Certo è che la Lava Jato ha inciso in modo decisivo non solo sulle presidenziali. I brasiliani hanno votato anche per rinnovare Camera e Senato, oltre che per i governatori degli Stati: sia l’ex presidente Rousseff che l’uomo forte in Senato di Michel Temer, Romero Jucá, emblemi della politica recente, sono stati “non eletti”.

Chiunque vinca al ballottaggio, con Bolsonaro favorito ma senza escludere un possibile “miracolo” di Haddad, resta comunque il problema della governabilità. Nell’attuale sistema politico convivono oltre 30 partiti, i cui parlamentari garantiscono a qualsiasi presidente il loro voto solo in cambio di prebende sotto forma di tangenti.

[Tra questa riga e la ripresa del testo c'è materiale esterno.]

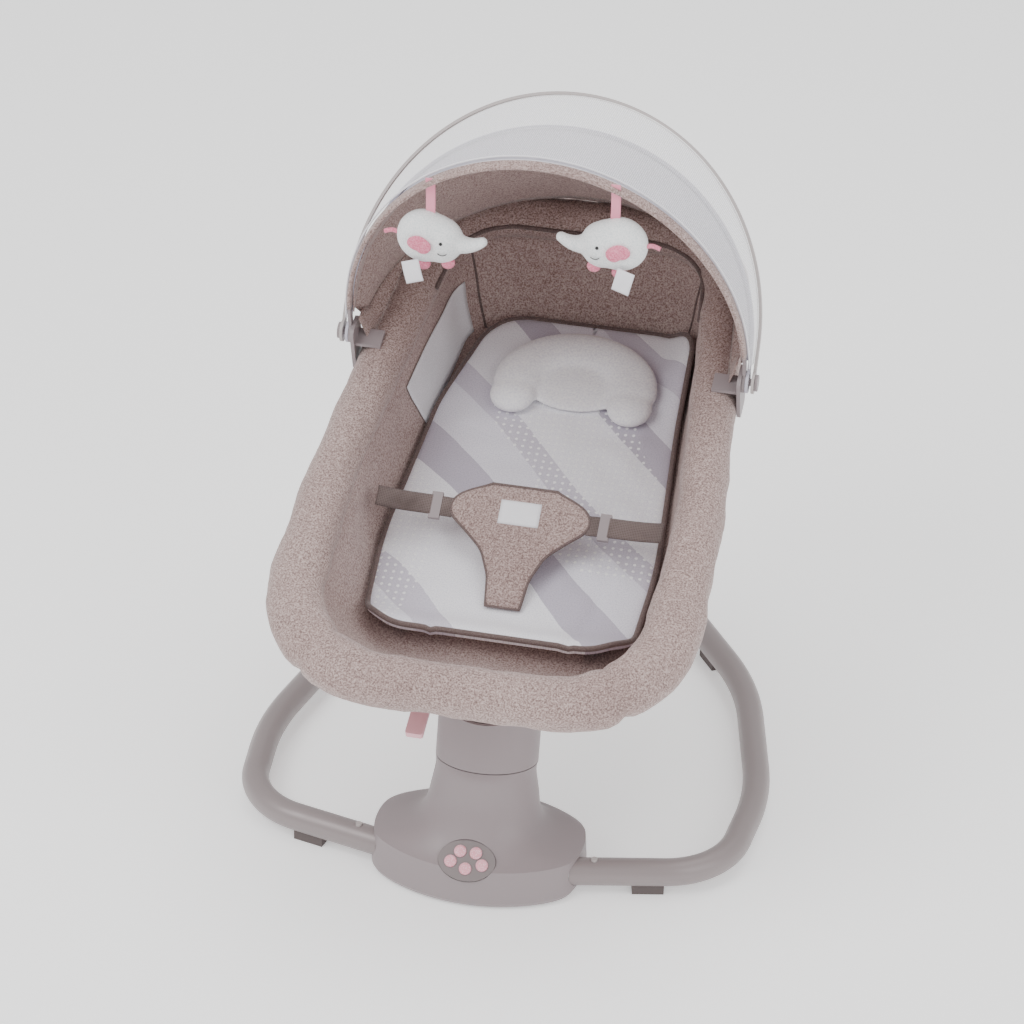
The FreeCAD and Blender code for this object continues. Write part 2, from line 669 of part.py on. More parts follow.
# two cross bars carry the frame on the hub
BAR_PLACES = {"support_bar_front": 12, "support_bar_rear": 145}
FLOOR_BOARD = 5
tub_low = rim - size.tub_depth
board_low = tub_low - size.soft_gap - FLOOR_BOARD
bar_up = board_low - size.bar_radius - 2.5
SLEEVE_RADIUS, SLEEVE_LENGTH = 11.5, 36
sleeves = []
bars = []
for label, back in BAR_PLACES.items():
    side = rim_side(back)
    path = rounded_path([V(-side, back, rim - SLEEVE_RADIUS), V(-side + 28, back, bar_up),
                         V(side - 28, back, bar_up), V(side, back, rim - SLEEVE_RADIUS)],
                        [0, 30, 30, 0], False)
    bars.append(swept_tube(path, size.bar_radius))
    tube = swept_tube(path, size.bar_radius, size.bar_radius - 1.5)
    subpart(label, solid(label + "_shape", tube), SEAT)
    for sign in (-1, 1):
        sleeve = Part.makeCylinder(SLEEVE_RADIUS, SLEEVE_LENGTH,
                                   V(sign * side, back - SLEEVE_LENGTH / 2, rim), V(0, 1, 0))
        sleeves.append(sleeve.cut(frame_solid).cut(bars[-1]))
group("frame_connectors", [solid(f"sleeve_{index}", sleeve) for index, sleeve in enumerate(sleeves)],
      SEAT)

bolster = swept_tube(frame_path, size.bolster_radius).cut(frame_solid)
for taken in bars:
    bolster = bolster.cut(taken)
for back in BAR_PLACES.values():
    for sign in (-1, 1):
        bolster = bolster.cut(Part.makeCylinder(SLEEVE_RADIUS, SLEEVE_LENGTH,
                                                V(sign * rim_side(back), back - SLEEVE_LENGTH / 2, rim),
                                                V(0, 1, 0)))
subpart("rim_bolster", solid("bolster_shape", bolster), SEAT)

# the fabric tub: walls from under the rim down to the floor
TUB_TOP_INSET = 9
tub_top = rim - size.bolster_radius + 0.4
wall = size.tub_wall
tub_outer = Part.makeLoft([rim_outline(TUB_TOP_INSET, tub_top), floor_outline(-wall, tub_low)],
                          True, True)
tub_inner = Part.makeLoft([rim_outline(TUB_TOP_INSET + wall, tub_top),
                           floor_outline(0, tub_low + wall)], True, True)
tub = tub_outer.cut(tub_inner)
for taken in bars:
    tub = tub.cut(taken)
subpart("seat_cover", solid("tub_shape", tub), SEAT)
board = Part.Face(floor_outline(10, board_low)).extrude(V(0, 0, FLOOR_BOARD))
subpart("seat_board", solid("board_shape", board), SEAT)

pad_low = tub_low + wall + size.soft_gap
pad_top = pad_low + size.pad_thickness
pad = Part.Face(floor_outline(1, pad_low)).extrude(V(0, 0, size.pad_thickness))
subpart("seat_pad", solid("seat_pad_shape", pad), SEAT)
PILLOW_LOW, PILLOW_HIGH, PILLOW_HALF, PILLOW_SIDE = 334, 466, 100, 14
PILLOW_THICKNESS = 24
pillow_corners = [V(PILLOW_SIDE - PILLOW_HALF, PILLOW_LOW, pad_top + size.soft_gap),
                  V(PILLOW_SIDE + PILLOW_HALF, PILLOW_LOW, pad_top + size.soft_gap),
                  V(PILLOW_SIDE + PILLOW_HALF, PILLOW_HIGH, pad_top + size.soft_gap),
                  V(PILLOW_SIDE - PILLOW_HALF, PILLOW_HIGH, pad_top + size.soft_gap)]
pillow = Part.Face(rounded_path(pillow_corners, [45] * 4, True)).extrude(V(0, 0, PILLOW_THICKNESS))
subpart("head_pillow", solid("pillow_shape", pillow), SEAT)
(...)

Al di là delle polemiche verbali esplosive di Bolsonaro, che disse qualche tempo fa ad una collega parlamentare di “stare tranquilla” che non l’avrebbe violentata perché “troppo brutta”, oltre al tentativo di Haddad di conquistare i 20 milioni di voti che gli mancano per la clamorosa rimonta – impresa difficile ma possibile tenuto conto del record di oltre 30 milioni di astenuti al primo turno e del 6% di schede annullate – il vero problema del Brasile rimane quello della frammentazione politica che favorisce la corruzione endemica del sistema. Lo dimostra il fatto che dei quattro presidenti eletti dal 1989 ad oggi, uno, Lula, sia in carcere e altri due – Dilma e Collor – siano stati costretti ad andarsene con procedure di impeachment.